__Problem__
From the line with "node = cad_parts[name]" to the line with "return coil", both lines included, set down exactly those lines, please, and no others.

__Provided material__
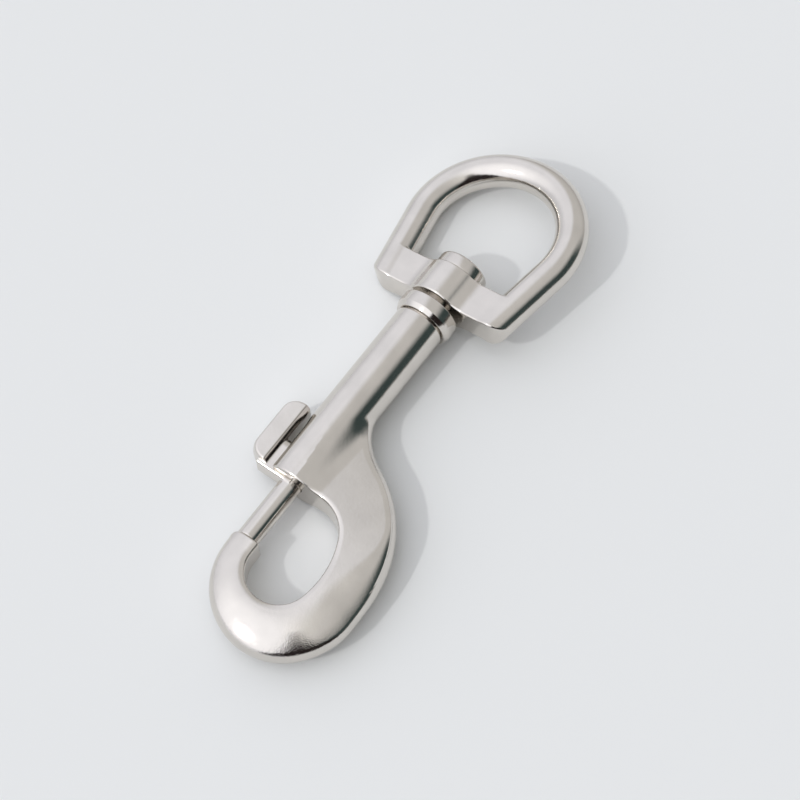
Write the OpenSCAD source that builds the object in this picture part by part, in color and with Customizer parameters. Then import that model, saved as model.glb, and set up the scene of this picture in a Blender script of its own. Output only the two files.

---

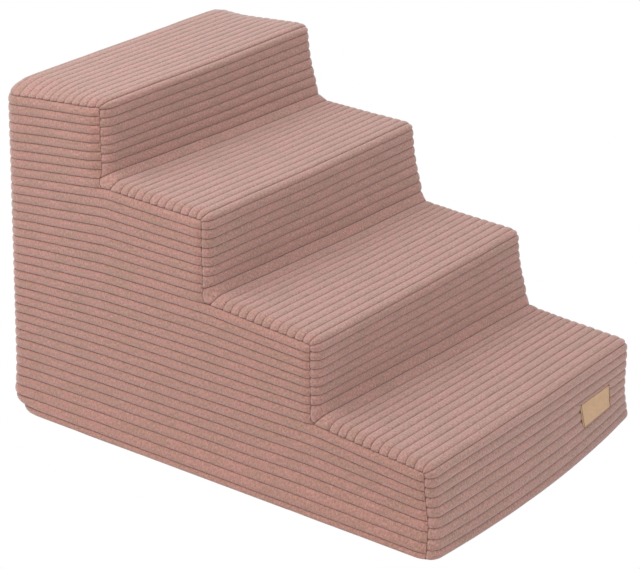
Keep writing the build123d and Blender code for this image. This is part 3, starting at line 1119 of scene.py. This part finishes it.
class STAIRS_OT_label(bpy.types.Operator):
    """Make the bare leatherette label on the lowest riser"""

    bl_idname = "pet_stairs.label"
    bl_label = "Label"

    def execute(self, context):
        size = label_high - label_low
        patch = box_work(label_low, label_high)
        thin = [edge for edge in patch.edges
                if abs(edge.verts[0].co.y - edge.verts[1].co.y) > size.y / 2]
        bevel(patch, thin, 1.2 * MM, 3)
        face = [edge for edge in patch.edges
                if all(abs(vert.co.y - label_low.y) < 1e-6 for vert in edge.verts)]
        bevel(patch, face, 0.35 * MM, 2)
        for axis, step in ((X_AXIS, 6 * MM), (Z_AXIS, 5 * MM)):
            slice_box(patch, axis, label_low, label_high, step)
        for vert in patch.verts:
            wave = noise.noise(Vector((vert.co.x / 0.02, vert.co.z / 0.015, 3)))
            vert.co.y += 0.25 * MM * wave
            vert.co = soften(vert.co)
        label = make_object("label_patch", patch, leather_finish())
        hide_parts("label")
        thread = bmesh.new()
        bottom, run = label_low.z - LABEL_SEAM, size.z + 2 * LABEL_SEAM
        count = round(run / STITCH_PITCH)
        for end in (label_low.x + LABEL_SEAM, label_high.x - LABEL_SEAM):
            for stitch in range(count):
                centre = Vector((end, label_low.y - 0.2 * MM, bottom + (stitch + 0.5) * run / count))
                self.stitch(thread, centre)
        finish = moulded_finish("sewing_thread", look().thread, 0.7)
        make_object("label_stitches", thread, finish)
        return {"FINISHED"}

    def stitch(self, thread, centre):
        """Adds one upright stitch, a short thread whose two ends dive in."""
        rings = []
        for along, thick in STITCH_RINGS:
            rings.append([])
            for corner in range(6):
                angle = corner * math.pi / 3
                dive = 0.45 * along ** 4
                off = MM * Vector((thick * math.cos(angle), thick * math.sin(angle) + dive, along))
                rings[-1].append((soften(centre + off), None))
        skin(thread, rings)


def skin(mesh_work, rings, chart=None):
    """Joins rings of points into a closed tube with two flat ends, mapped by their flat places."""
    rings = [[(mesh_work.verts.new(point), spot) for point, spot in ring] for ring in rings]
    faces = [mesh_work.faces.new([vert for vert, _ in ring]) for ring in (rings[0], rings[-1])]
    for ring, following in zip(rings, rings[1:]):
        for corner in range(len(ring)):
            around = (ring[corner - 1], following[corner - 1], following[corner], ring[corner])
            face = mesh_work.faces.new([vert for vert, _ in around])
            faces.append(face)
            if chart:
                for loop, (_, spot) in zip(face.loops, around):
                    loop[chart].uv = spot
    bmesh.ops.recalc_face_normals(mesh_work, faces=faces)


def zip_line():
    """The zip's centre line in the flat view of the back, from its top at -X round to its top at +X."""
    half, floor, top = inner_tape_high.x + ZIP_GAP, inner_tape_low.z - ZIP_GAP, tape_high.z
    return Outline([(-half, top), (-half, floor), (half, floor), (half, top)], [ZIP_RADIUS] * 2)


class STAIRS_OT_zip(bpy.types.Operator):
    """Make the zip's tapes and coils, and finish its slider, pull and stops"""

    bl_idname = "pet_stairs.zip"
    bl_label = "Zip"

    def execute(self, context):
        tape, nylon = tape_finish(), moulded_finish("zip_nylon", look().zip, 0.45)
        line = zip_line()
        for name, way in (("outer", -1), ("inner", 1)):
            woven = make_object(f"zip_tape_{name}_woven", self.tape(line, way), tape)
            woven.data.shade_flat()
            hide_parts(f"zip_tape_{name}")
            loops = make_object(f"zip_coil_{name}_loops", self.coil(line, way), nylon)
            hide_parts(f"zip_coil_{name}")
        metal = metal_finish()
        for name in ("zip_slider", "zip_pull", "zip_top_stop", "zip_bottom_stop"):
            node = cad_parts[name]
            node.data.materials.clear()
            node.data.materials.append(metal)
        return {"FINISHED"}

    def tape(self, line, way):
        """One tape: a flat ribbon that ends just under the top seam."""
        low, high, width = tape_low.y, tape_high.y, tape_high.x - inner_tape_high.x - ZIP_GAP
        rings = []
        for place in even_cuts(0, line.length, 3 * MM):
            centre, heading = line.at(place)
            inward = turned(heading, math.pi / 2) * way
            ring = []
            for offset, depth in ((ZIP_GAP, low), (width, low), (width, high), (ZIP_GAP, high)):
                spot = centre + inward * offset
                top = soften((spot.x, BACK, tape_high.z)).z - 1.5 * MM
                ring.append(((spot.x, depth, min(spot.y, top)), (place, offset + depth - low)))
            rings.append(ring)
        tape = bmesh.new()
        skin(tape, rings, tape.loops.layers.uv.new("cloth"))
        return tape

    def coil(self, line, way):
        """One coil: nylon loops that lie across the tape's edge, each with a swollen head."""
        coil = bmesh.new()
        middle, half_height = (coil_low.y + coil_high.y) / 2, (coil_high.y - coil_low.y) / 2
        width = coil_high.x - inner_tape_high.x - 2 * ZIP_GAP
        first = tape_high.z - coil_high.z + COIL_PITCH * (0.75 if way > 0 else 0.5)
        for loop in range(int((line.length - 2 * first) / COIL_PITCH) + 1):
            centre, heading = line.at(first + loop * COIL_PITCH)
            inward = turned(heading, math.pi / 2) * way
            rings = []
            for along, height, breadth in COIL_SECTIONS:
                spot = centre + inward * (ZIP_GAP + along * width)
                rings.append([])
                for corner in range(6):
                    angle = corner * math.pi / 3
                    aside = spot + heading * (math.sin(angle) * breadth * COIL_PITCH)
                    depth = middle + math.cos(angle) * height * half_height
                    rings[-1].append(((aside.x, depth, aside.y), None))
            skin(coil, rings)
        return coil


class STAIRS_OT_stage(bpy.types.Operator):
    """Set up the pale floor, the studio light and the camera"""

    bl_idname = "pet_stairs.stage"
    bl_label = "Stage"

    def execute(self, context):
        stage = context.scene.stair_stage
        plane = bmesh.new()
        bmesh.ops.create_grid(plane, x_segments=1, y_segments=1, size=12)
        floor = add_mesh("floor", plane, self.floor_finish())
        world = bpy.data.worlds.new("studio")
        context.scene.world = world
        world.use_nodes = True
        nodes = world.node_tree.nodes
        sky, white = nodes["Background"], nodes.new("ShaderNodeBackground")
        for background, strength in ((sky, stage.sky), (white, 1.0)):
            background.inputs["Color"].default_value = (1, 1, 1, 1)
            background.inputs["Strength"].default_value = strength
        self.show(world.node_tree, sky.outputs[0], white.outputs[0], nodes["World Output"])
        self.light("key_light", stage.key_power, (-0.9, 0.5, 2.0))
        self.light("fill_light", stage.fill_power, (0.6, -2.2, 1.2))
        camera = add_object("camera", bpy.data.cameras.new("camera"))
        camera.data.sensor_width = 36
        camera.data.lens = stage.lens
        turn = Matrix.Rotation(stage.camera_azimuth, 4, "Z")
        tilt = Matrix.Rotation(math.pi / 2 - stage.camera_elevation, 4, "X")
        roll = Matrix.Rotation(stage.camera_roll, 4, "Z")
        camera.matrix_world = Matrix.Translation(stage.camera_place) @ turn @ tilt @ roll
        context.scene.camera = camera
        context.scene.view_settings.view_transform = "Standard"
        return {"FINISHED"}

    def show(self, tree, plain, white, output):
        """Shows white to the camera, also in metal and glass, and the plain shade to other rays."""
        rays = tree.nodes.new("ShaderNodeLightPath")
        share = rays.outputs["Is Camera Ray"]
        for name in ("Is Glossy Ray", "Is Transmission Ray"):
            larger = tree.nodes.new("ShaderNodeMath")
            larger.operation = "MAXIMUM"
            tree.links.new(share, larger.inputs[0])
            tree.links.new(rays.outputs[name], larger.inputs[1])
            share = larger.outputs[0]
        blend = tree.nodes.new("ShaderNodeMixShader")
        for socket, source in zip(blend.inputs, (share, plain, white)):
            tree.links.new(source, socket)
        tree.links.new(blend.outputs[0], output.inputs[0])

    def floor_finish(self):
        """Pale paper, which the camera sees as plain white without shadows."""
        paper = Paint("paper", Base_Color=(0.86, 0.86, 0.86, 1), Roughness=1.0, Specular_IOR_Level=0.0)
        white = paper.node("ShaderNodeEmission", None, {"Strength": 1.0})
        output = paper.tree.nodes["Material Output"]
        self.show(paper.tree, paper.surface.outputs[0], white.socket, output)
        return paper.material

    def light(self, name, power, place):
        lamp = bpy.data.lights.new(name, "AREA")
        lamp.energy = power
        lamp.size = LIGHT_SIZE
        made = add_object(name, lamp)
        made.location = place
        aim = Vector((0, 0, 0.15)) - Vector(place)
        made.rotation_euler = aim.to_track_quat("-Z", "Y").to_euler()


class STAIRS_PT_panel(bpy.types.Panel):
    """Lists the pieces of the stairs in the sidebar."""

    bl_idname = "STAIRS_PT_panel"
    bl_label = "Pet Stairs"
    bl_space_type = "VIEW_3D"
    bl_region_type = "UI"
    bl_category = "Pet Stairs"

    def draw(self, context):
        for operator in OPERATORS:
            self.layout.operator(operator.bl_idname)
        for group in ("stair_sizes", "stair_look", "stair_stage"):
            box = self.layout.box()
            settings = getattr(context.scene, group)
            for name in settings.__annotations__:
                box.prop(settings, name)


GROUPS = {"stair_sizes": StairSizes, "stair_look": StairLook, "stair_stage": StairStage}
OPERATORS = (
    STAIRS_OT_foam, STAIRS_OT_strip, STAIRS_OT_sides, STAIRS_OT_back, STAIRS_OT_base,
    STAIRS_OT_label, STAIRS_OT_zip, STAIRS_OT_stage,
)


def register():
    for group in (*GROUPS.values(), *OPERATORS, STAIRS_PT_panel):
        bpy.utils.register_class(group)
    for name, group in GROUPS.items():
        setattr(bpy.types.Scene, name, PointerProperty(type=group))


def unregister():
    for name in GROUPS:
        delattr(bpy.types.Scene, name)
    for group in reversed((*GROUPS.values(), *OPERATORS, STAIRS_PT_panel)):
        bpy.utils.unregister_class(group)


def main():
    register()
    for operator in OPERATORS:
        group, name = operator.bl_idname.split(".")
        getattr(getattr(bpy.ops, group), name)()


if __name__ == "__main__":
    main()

__Full output__
            node = cad_parts[name]
            node.data.materials.clear()
            node.data.materials.append(metal)
        return {"FINISHED"}

    def tape(self, line, way):
        """One tape: a flat ribbon that ends just under the top seam."""
        low, high, width = tape_low.y, tape_high.y, tape_high.x - inner_tape_high.x - ZIP_GAP
        rings = []
        for place in even_cuts(0, line.length, 3 * MM):
            centre, heading = line.at(place)
            inward = turned(heading, math.pi / 2) * way
            ring = []
            for offset, depth in ((ZIP_GAP, low), (width, low), (width, high), (ZIP_GAP, high)):
                spot = centre + inward * offset
                top = soften((spot.x, BACK, tape_high.z)).z - 1.5 * MM
                ring.append(((spot.x, depth, min(spot.y, top)), (place, offset + depth - low)))
            rings.append(ring)
        tape = bmesh.new()
        skin(tape, rings, tape.loops.layers.uv.new("cloth"))
        return tape

    def coil(self, line, way):
        """One coil: nylon loops that lie across the tape's edge, each with a swollen head."""
        coil = bmesh.new()
        middle, half_height = (coil_low.y + coil_high.y) / 2, (coil_high.y - coil_low.y) / 2
        width = coil_high.x - inner_tape_high.x - 2 * ZIP_GAP
        first = tape_high.z - coil_high.z + COIL_PITCH * (0.75 if way > 0 else 0.5)
        for loop in range(int((line.length - 2 * first) / COIL_PITCH) + 1):
            centre, heading = line.at(first + loop * COIL_PITCH)
            inward = turned(heading, math.pi / 2) * way
            rings = []
            for along, height, breadth in COIL_SECTIONS:
                spot = centre + inward * (ZIP_GAP + along * width)
                rings.append([])
                for corner in range(6):
                    angle = corner * math.pi / 3
                    aside = spot + heading * (math.sin(angle) * breadth * COIL_PITCH)
                    depth = middle + math.cos(angle) * height * half_height
                    rings[-1].append(((aside.x, depth, aside.y), None))
            skin(coil, rings)
        return coil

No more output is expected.